My parents met on a Friday in Los Angeles, when my father, an Army Air Force pilot who dropped paratroopers over Normandy on D-day, had exactly one week’s leave in the United States. They married at the end of that week. In the early years of their marriage, and while my brothers, sister, and I were little, my dad continued his air force career, ending up a full-bird colonel. We lived part of the time in the United States and part of the time in Europe, chiefly Wiesbaden, Germany, where he worked on the postwar cleanup. Our assigned housing in a nineteenth-century hotel had been Hermann Göring’s personal quarters when he was in Wiesbaden. The rooms went on forever, with high ceilings, gilded moldings, and beautiful crystal chandeliers. I loved to twirl on the parquet floors in the ballroom. Still, Mother made our spaghetti dinners on a hot plate. Hotels felt like home. We would bounce on the beds, go to the lounge and get fruit drinks with paper parasols, and generally charm or terrorize the staff. We traveled to Berlin a lot, which was among the more exciting aspects of living abroad. It was before the Wall went up, and my father would take us by car to tour reconstructed sections of East Berlin. It seemed like a movie set—a row of restored buildings and behind them acres of rubble.

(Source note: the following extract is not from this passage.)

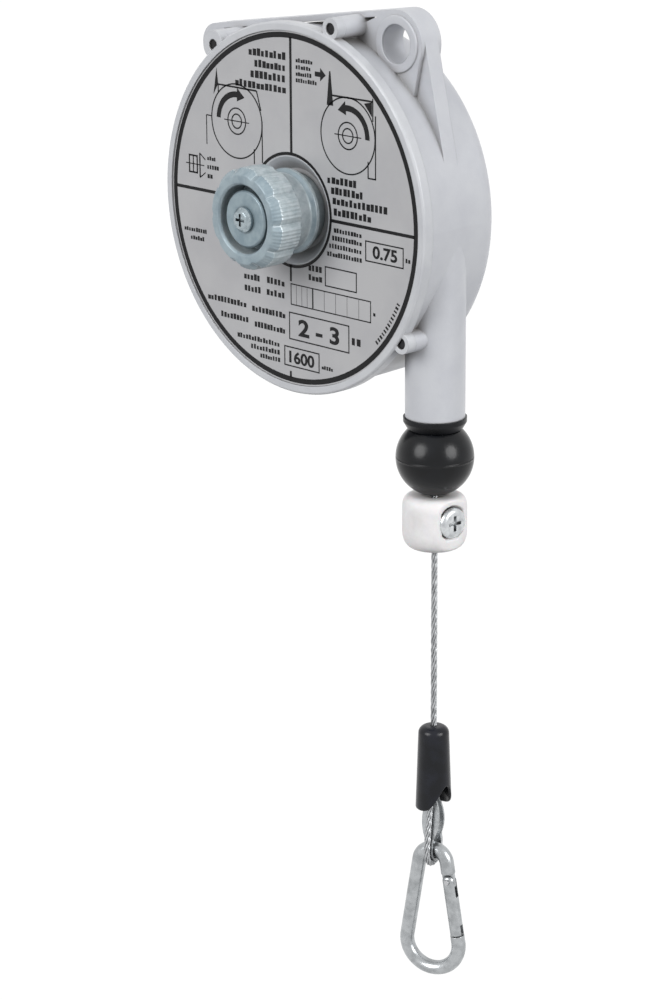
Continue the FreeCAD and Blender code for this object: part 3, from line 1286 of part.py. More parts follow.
hook_solid = hook_wire_solid.fuse([upper_tongue, lower_tongue]).removeSplitter()
hook_solid = hook_solid.cut(cross_pin(number(S.rivet_radius + S.screw_gap), gate_wide))
gate_solid = Part.makeCylinder(number(S.gate_radius), number(S.gate_end - S.rivet_place),
                               rivet_point, down)
gate_solid = gate_solid.fuse(Part.makeSphere(number(S.gate_radius), rivet_point))
half_slot = half_tongue + number(S.slot_gap)
gate_solid = gate_solid.cut([
    tongue(wire_stop, number(S.rivet_place + S.slot_past), half_slot, gate_wide),
    tongue(number(S.gate_end - S.nose_reach - S.slot_end_gap), number(S.gate_end + S.gate_radius),
           half_slot, gate_wide),
    cross_pin(number(S.rivet_radius + S.screw_gap), gate_wide),
])
rivet_solid = cross_pin(number(S.rivet_radius), number(S.gate_radius + S.rivet_proud))
leaf_solid = tongue(number(S.rivet_place + S.leaf_start), number(S.rivet_place + S.leaf_end),
                    number(S.leaf_half), number(S.leaf_thick / 2))
for label, solid in (("hook_body", hook_solid), ("hook_gate", gate_solid),
                     ("gate_rivet", rivet_solid), ("gate_spring", leaf_solid)):
    feature = doc.addObject("Part::Feature", label)
    feature.Shape = solid
    feature.Label = label
    feature.Placement = Placement(
        Vector(number(outlet_x), 0, number(drum_z)),
        Rotation(Vector(0, 0, 1), number(S.hook_turn)))
    nodes[label] = feature

# ---------------------------------------------------------------- checks and files
doc.recompute()
for item in doc.Objects:
    if {"Invalid", "Error"} & set(item.State):
        raise RuntimeError(f"{item.Label} failed: {item.State}")
for label, item in nodes.items():
    if item.Shape.isNull() or not item.Shape.isValid() or not item.Shape.Solids:
        raise RuntimeError(f"{label} has no valid solid")
os.makedirs("parts", exist_ok=True)
for label, item in nodes.items():
    item.Shape.exportStep(f"parts/{label}.step")
    box = item.Shape.BoundBox
    print(f"{label}: {len(item.Shape.Solids)} solid, {item.Shape.Volume / 1000:.2f} cm3,"
          f" z {box.ZMin:.1f} to {box.ZMax:.1f}")
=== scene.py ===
import math

import bmesh
import bpy
import mathutils
import numpy as np
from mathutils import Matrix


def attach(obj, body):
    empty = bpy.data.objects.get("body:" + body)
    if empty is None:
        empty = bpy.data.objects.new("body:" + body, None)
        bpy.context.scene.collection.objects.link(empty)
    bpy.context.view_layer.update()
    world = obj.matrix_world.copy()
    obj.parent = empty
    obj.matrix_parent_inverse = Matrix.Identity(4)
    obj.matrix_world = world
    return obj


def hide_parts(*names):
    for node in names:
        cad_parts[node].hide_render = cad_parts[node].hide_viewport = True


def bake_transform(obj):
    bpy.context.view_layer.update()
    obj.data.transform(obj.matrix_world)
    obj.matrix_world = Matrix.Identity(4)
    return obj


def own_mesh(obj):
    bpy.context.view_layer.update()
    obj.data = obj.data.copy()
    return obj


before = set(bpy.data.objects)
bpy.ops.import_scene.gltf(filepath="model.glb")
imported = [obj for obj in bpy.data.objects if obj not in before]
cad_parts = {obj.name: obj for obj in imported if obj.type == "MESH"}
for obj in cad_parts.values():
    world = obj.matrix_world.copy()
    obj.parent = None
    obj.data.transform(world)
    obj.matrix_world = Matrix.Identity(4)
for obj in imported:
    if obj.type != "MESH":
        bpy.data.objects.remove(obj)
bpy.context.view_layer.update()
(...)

Back in the States we moved a lot—Ohio, Maryland, Virginia—and that was before I turned fourteen. Furniture came and went, nothing stayed the same. We were always in debt, about to fly off the rails. Money management was not a particularly important part of my parents’ style. It was the postwar boom. Let the good times roll. Borrowing money was just what you did. I was too young to know what debt was, but I knew it followed us wherever we went. The money ups and downs, the travel, and the fluid living arrangements combined to make me, as a teenager, an expert at arriving in new neighborhoods and schools and quickly finding friends. Even when we moved to a home of our own near Mount Vernon and stayed for all four years of my high school, I didn’t entirely buy into the seeming stability. It always felt elusive. There was a lesson here, but I didn’t learn it.